Sovereignty, Monetary Sovereignty, Monetary Monopoly

Individual freedom means that you can exercise your free will without having to ask for anyone else’s permission. Individuals group together to form families, groups and societies, then nations, laws and governments as ratified agreements to better handle their administration, and the same applies to these: sovereignty means that an entity can exercise its free will without having to ask for anyone else’s permission – it means you have nothing and nobody else above you. Nations are supposed to be the expression of the best interest of all, to be accountable to them, and as such they are supposed to have sovereignty.

Sovereignty includes monetary sovereignty. Monetary sovereignty therefore means that the nation, law and government exercise their free will in the best interest of all without having to ask for anyone else’s permission… in the field of money.

Suppressives, aiming at exploiting and/or destroying, target the seizing or control of that sovereignty, and its de−facto state is therefore a clear indicator of the current state of things.

If any entity, individual, nation or whatever, is to exert its sovereignty over something, one had better define that something, to begin with. So if a nation, a government is to exert its monetary sovereignty, well it’d be supposed to define by law what money is, that is, what are its attributes and how it works, including if it is subject to what oligo−monopolies by whom and how.

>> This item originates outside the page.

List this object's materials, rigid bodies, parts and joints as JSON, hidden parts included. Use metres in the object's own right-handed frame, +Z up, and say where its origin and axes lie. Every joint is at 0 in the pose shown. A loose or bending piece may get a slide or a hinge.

There is a very good reason why the legal definition of money has to include if it is subject to what oligo−monopolies, by whom and how: this reason is that basically the monetary sovereignty consists of the monopoly of the power to issue money. And what does “issuing money” means, exactly? It means being the owner of the purchasing power of that money, the moment it gets born. So such a legal definition would involve acknowledging the existence of an exact moment when the purchasing power of money gets born and stating who is the owner of that money and of its purchasing power when they get born, and this in turn would involve shedding light on all these matters and let them undergo public scrutiny.